PROBLEM DETAILS: Repeat the line that contains "for name, shape", the line that contains "flared pewter foot.", and all lines between them, exactly and with no other lines.

☆ ☆ ☆

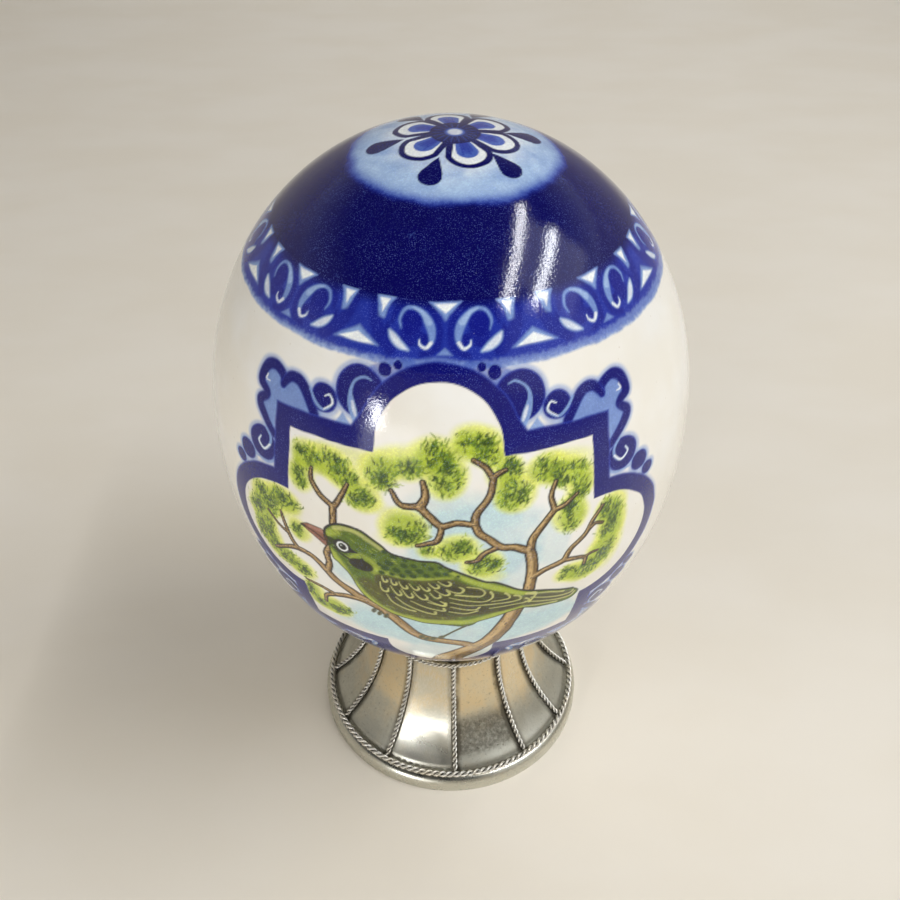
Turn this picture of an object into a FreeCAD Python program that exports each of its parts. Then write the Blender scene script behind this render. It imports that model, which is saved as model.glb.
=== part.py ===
import FreeCAD, Part
import math
import os

# Painted ostrich egg resting in the cup of a low ribbed metal foot.
# Frame: origin at the centre of the foot's bottom face, +Z up, the painted front faces -Y.
# Every length is in millimetres and every angle in degrees.

# --- egg -------------------------------------------------------------------------------------
EGG_HEIGHT = 155.0
EGG_WIDTH = 124.5
EGG_BOTTOM_Z = 45.6
EGG_FULLNESS = 2.09        # 2.0 is an ellipse, larger is fuller
EGG_TAPER = 0.031          # how much the top is fatter than the bottom
SHELL_THICKNESS = 2.0
BLOW_HOLE_RADIUS = 3.5
EGG_CURVE_STEPS = 18

# --- seat ------------------------------------------------------------------------------------
RUNNING_GAP = 0.05
FELT_THICKNESS = 1.5
FELT_INNER_RADIUS = 20.0
FELT_OUTER_RADIUS = 27.6
CUP_WALL = 1.2
CUP_MOUTH_RADIUS = 28.0    # measured where the cup's mouth meets the egg's side
CUP_CURVE_STEPS = 5

# --- foot ------------------------------------------------------------------------------------
FOOT_RADIUS = 43.7
RIM_WALL = 1.2
RIM_CORNER_RADIUS = 3.2
FLANGE_TOP_Z = 5.4
FLANGE_INNER_RADIUS = 36.5

BASE_ROPE_RADIUS = 41.6
BASE_ROPE_WIRE = 1.05      # radius of the rope's round section
NECK_ROPE_RADIUS = 24.9
NECK_ROPE_WIRE = 0.65

# Seams between the gores, in degrees to the right of the front. The skirt is pieced by hand and uneven.
SEAMS = (2.0, 36.0, 62.0, 92.0, 122.0, 152.0, 182.0, 212.0, 242.0, 271.0, 299.5, 329.3)
GORE_THICKNESS = 1.0
GORE_LIP = 1.15            # how far the flared lip reaches out past the skirt's bottom
GORE_LIP_THICKNESS = 0.5
SEAM_HALF_GAP = 0.5        # the rib wire closes this gap between two gores

# The seam's curve, as radius and height, runs as one arc through these three places.
SKIRT_BOTTOM = (39.3, 7.2)
SKIRT_WAIST = (29.5, 20.2)
SKIRT_TOP = (24.3, 40.0)

RIB_WIRE = 0.8             # radius of the rib's round section
RIB_RISE = 0.75            # the rib's centre stands this far outside the seam
RIB_BOTTOM_Z = 8.3
RIB_TOP_Z = SKIRT_TOP[1] - 0.1

COLLAR_WALL = 1.0
COLLAR_BOTTOM_Z = 33.0

GORE_WIDTHS = [(after - seam) % 360 for seam, after in zip(SEAMS, SEAMS[1:] + SEAMS[:1])]
AXIS = FreeCAD.Vector(0, 0, 1)
ORIGIN = FreeCAD.Vector(0, 0, 0)


def at(radius, height):
    """A place in the plane through the axis and +X."""
    return FreeCAD.Vector(radius, 0, height)


def chain(*edges):
    """A face bounded by the edges, which follow one another."""
    return Part.Face(Part.Wire([edge.toShape() for edge in edges]))


def line(start, end):
    return Part.LineSegment(at(*start), at(*end))


def arc(start, middle, end):
    return Part.Arc(at(*start), at(*middle), at(*end))


def curve(places, first_direction=None, last_direction=None):
    """A smooth curve through the places, with its end directions when they are given."""
    spline = Part.BSplineCurve()
    points = [at(*place) for place in places]
    if first_direction is None:
        spline.interpolate(Points=points)
    else:
        spline.interpolate(
            Points=points,
            InitialTangent=at(*first_direction).normalize(),
            FinalTangent=at(*last_direction).normalize(),
            Scale=False,
        )
    return spline


def ring(face):
    return face.revolve(ORIGIN, AXIS, 360)


def rope_ring(ring_radius, wire_radius, resting_z):
    centre = FreeCAD.Vector(0, 0, resting_z + wire_radius)
    return Part.makeTorus(ring_radius, wire_radius, centre, AXIS)


# --- egg curves ------------------------------------------------------------------------------
def egg_place(turn, offset):
    """Radius and height of the egg's side, turn degrees up from its bottom pole.

    A positive offset is outside the shell and a negative one is inside it.
    """
    def on_shell(angle):
        level = -math.cos(math.radians(angle))
        girth = math.sqrt(max(0.0, 1 - abs(level) ** EGG_FULLNESS))
        radius = EGG_WIDTH / 2 * girth * (1 + EGG_TAPER * level)
        return radius, EGG_BOTTOM_Z + EGG_HEIGHT / 2 * (1 + level)

    step = 0.05
    radius, height = on_shell(turn)
    if turn <= 0 or turn >= 180:
        return 0.0, height + math.copysign(offset, turn - 90)
    before = on_shell(turn - step)
    after = on_shell(turn + step)
    along_r = after[0] - before[0]
    along_z = after[1] - before[1]
    length = math.hypot(along_r, along_z)
    return radius + offset * along_z / length, height - offset * along_r / length


def turn_at_radius(radius, offset):
    """How far up from the bottom pole the egg's lower side reaches a radius."""
    low, high = 0.0, 80.0
    for _ in range(50):
        middle = (low + high) / 2
        if egg_place(middle, offset)[0] < radius:
            low = middle
        else:
            high = middle
    return (low + high) / 2


def lower_side(start_turn, end_turn, offset, steps):
    """Places along the egg's lower side, between two turns from its bottom pole."""
    span = end_turn - start_turn
    return [egg_place(start_turn + span * i / steps, offset) for i in range(steps + 1)]


# --- egg and seat ----------------------------------------------------------------------------
def egg_shell():
    """A hollow shell with the small hole in its bottom through which it was emptied."""
    def side(offset):
        first = turn_at_radius(BLOW_HOLE_RADIUS, offset)
        span = 180.0 - first
        places = [egg_place(first + span * i / EGG_CURVE_STEPS, offset) for i in range(EGG_CURVE_STEPS)]
        places.append((0.0, EGG_BOTTOM_Z + EGG_HEIGHT + offset))
        nearby = egg_place(first + 0.1, offset)
        leaving = (nearby[0] - places[0][0], nearby[1] - places[0][1])
        return places, curve(places, leaving, (-1, 0))

    outer_places, outer = side(0.0)
    inner_places, inner = side(-SHELL_THICKNESS)
    hole = line(outer_places[0], inner_places[0])
    crown = line(outer_places[-1], inner_places[-1])
    return ring(chain(hole, inner, crown, outer))


def seat_felt():
    """A loose felt ring, cut to lie between the cup and the egg."""
    top_offset = RUNNING_GAP
    bottom_offset = RUNNING_GAP + FELT_THICKNESS
    start = turn_at_radius(FELT_INNER_RADIUS, 0.0)
    end = turn_at_radius(FELT_OUTER_RADIUS, 0.0)
    top = lower_side(start, end, top_offset, CUP_CURVE_STEPS)
    bottom = lower_side(start, end, bottom_offset, CUP_CURVE_STEPS)
    return ring(chain(
        curve(top),
        line(top[-1], bottom[-1]),
        curve(bottom),
        line(bottom[0], top[0]),
    ))


def seat_cup():
    """A shallow spun cup that follows the egg's bottom, with a rounded mouth."""
    inner_offset = 2 * RUNNING_GAP + FELT_THICKNESS
    outer_offset = inner_offset + CUP_WALL
    mouth = turn_at_radius(CUP_MOUTH_RADIUS, 0.0)
    inner = lower_side(0.0, mouth, inner_offset, CUP_CURVE_STEPS)
    outer = lower_side(0.0, mouth, outer_offset, CUP_CURVE_STEPS)
    beyond = turn_at_radius(CUP_MOUTH_RADIUS + CUP_WALL / 2, 0.0)
    lip = egg_place(beyond, (inner_offset + outer_offset) / 2)
    slope = egg_place(mouth + 0.1, 0.0)
    place = egg_place(mouth, 0.0)
    leaving = (slope[0] - place[0], slope[1] - place[1])
    return ring(chain(
        curve(inner, (1, 0), leaving),
        arc(inner[-1], lip, outer[-1]),
        curve(outer, (1, 0), leaving),
        line(outer[0], inner[0]),
    ))


def neck_collar():
    """A plain band inside the tops of the gores, which carries the cup."""
    widest_half = math.radians(max(GORE_WIDTHS) / 2)
    outer_radius = SKIRT_TOP[0] * math.cos(widest_half) - GORE_THICKNESS - RUNNING_GAP
    inner_radius = outer_radius - COLLAR_WALL
    cup_offset = 2 * RUNNING_GAP + FELT_THICKNESS + CUP_WALL
    touching = egg_place(turn_at_radius(inner_radius, cup_offset), cup_offset)
    band = line((inner_radius, COLLAR_BOTTOM_Z), (outer_radius, COLLAR_BOTTOM_Z))
    top_z = touching[1]
    return ring(chain(
        band,
        line((outer_radius, COLLAR_BOTTOM_Z), (outer_radius, top_z)),
        line((outer_radius, top_z), (inner_radius, top_z)),
        line((inner_radius, top_z), (inner_radius, COLLAR_BOTTOM_Z)),
    ))


# --- foot ------------------------------------------------------------------------------------
def foot_rim():
    """The turned-down ring the object stands on, with a flat flange that holds the skirt."""
    corner_r = FOOT_RADIUS - RIM_CORNER_RADIUS
    corner_z = FLANGE_TOP_Z - RIM_CORNER_RADIUS
    inner_corner = RIM_CORNER_RADIUS - RIM_WALL
    bend = math.sqrt(0.5)
    flange_bottom = FLANGE_TOP_Z - RIM_WALL
    return ring(chain(
        line((FOOT_RADIUS - RIM_WALL, 0), (FOOT_RADIUS, 0)),
        line((FOOT_RADIUS, 0), (FOOT_RADIUS, corner_z)),
        arc((FOOT_RADIUS, corner_z),
            (corner_r + RIM_CORNER_RADIUS * bend, corner_z + RIM_CORNER_RADIUS * bend),
            (corner_r, FLANGE_TOP_Z)),
        line((corner_r, FLANGE_TOP_Z), (FLANGE_INNER_RADIUS, FLANGE_TOP_Z)),
        line((FLANGE_INNER_RADIUS, FLANGE_TOP_Z), (FLANGE_INNER_RADIUS, flange_bottom)),
        line((FLANGE_INNER_RADIUS, flange_bottom), (corner_r, flange_bottom)),
        arc((corner_r, flange_bottom),
            (corner_r + inner_corner * bend, corner_z + inner_corner * bend),
            (FOOT_RADIUS - RIM_WALL, corner_z)),
        line((FOOT_RADIUS - RIM_WALL, corner_z), (FOOT_RADIUS - RIM_WALL, 0)),
    ))


def inward(place):
    return place[0] - GORE_THICKNESS, place[1]


def gore(width_degrees):
    """One flat-fronted skirt panel with a flared lip, in the direction of +X."""
    half = math.radians(width_degrees / 2)
    seam_places = (SKIRT_BOTTOM, SKIRT_WAIST, SKIRT_TOP)
    bottom, waist, top = [(radius * math.cos(half), height) for radius, height in seam_places]
    lip_radius = bottom[0] + GORE_LIP
    lip_top = FLANGE_TOP_Z + GORE_LIP_THICKNESS
    fillet = (bottom[0] + 0.38 * GORE_LIP, lip_top + 0.38 * (bottom[1] - lip_top))
    inner_foot = (inward(bottom)[0], FLANGE_TOP_Z)
    section = chain(
        line(inner_foot, (lip_radius, FLANGE_TOP_Z)),
        line((lip_radius, FLANGE_TOP_Z), (lip_radius, lip_top)),
        arc((lip_radius, lip_top), fillet, bottom),
        arc(bottom, waist, top),
        line(top, inward(top)),
        arc(inward(top), inward(waist), inward(bottom)),
        line(inward(bottom), inner_foot),
    )
    width = FOOT_RADIUS
    section.translate(FreeCAD.Vector(0, -width / 2, 0))
    panel = section.extrude(FreeCAD.Vector(0, width, 0))
    return panel.common(gore_wedge(half, SKIRT_TOP[1] + 1))


def gore_wedge(half, height):
    """The wedge of space between two seams, less half the seam's gap on each side."""
    reach = 2 * FOOT_RADIUS
    tip = SEAM_HALF_GAP / math.sin(half)
    side = (reach - tip) * math.tan(half)
    corners = [FreeCAD.Vector(tip, 0, 0), FreeCAD.Vector(reach, -side, 0), FreeCAD.Vector(reach, side, 0)]
    corners.append(corners[0])
    return Part.Face(Part.makePolygon(corners)).extrude(FreeCAD.Vector(0, 0, height))


def rib_wire():
    """One round wire bent along a seam, in the direction of +X."""
    bend = arc(SKIRT_BOTTOM, SKIRT_WAIST, SKIRT_TOP).toShape().Curve
    centre = bend.Center + FreeCAD.Vector(RIB_RISE, 0, 0)

    def turn(height):
        return math.degrees(math.asin((height - centre.z) / bend.Radius))

    start = turn(RIB_BOTTOM_Z)
    end = turn(RIB_TOP_Z)
    level_point = centre - FreeCAD.Vector(bend.Radius, 0, 0)
    circle = Part.makeCircle(RIB_WIRE, level_point, AXIS)
    section = Part.Face(Part.Wire(circle))
    section.rotate(centre, FreeCAD.Vector(0, 1, 0), start)
    return section.revolve(centre, FreeCAD.Vector(0, 1, 0), end - start)


def around(shape, degrees_from_front):
    """A copy of a shape made along +X, turned to stand at an angle to the right of the front."""
    turned = shape.copy()
    turned.rotate(ORIGIN, AXIS, degrees_from_front - 90)
    return turned


def build():
    pieces = {
        "egg_shell": egg_shell(),
        "seat_felt": seat_felt(),
        "seat_cup": seat_cup(),
        "neck_collar": neck_collar(),
        "neck_rope": rope_ring(NECK_ROPE_RADIUS, NECK_ROPE_WIRE, SKIRT_TOP[1]),
        "base_rope": rope_ring(BASE_ROPE_RADIUS, BASE_ROPE_WIRE, FLANGE_TOP_Z),
        "foot_rim": foot_rim(),
    }
    one_rib = rib_wire()
    for i, (seam, width) in enumerate(zip(SEAMS, GORE_WIDTHS), start=1):
        pieces[f"rib_wire_{i:02d}"] = around(one_rib, seam)
        pieces[f"gore_{i:02d}"] = around(gore(width), seam + width / 2)
    return pieces


os.makedirs("parts", exist_ok=True)
for name, shape in build().items():
    if shape.ShapeType == "Compound" and len(shape.Solids) == 1:
        shape = shape.Solids[0]
    shape.exportStep(f"parts/{name}.step")
    print(name, shape.isValid(), len(shape.Solids), round(shape.Volume, 2), shape.BoundBox)
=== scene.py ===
"""A hollow ostrich egg with a painted cobalt cap and bird panel, on a flared pewter foot.

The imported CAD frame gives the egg's and the ropes' sizes; the others match the part's source. The painting
and the metalwork are worked out in millimetres and turned into metres where the meshes are made. Azimuths
are measured from the front (-Y) towards the viewer's right (+X).
"""

import math

import bpy
import numpy as np
from mathutils import Matrix, Vector


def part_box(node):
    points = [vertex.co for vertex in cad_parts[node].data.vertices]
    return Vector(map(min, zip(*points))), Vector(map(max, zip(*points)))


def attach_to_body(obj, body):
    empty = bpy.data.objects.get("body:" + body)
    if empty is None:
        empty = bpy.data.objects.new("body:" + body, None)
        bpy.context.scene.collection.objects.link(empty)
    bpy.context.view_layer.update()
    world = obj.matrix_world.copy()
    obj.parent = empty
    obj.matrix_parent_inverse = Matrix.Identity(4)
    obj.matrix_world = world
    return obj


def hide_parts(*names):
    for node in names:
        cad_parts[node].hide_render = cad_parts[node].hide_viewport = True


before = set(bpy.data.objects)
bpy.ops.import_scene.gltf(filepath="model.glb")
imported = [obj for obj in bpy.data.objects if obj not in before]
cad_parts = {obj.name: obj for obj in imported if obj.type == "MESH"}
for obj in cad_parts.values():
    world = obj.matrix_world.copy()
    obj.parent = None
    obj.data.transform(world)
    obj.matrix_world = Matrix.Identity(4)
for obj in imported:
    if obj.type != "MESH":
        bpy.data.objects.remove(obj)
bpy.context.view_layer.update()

MM = 0.001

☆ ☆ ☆

RESULT:
for name, shape in build().items():
    if shape.ShapeType == "Compound" and len(shape.Solids) == 1:
        shape = shape.Solids[0]
    shape.exportStep(f"parts/{name}.step")
    print(name, shape.isValid(), len(shape.Solids), round(shape.Volume, 2), shape.BoundBox)
=== scene.py ===
"""A hollow ostrich egg with a painted cobalt cap and bird panel, on a flared pewter foot.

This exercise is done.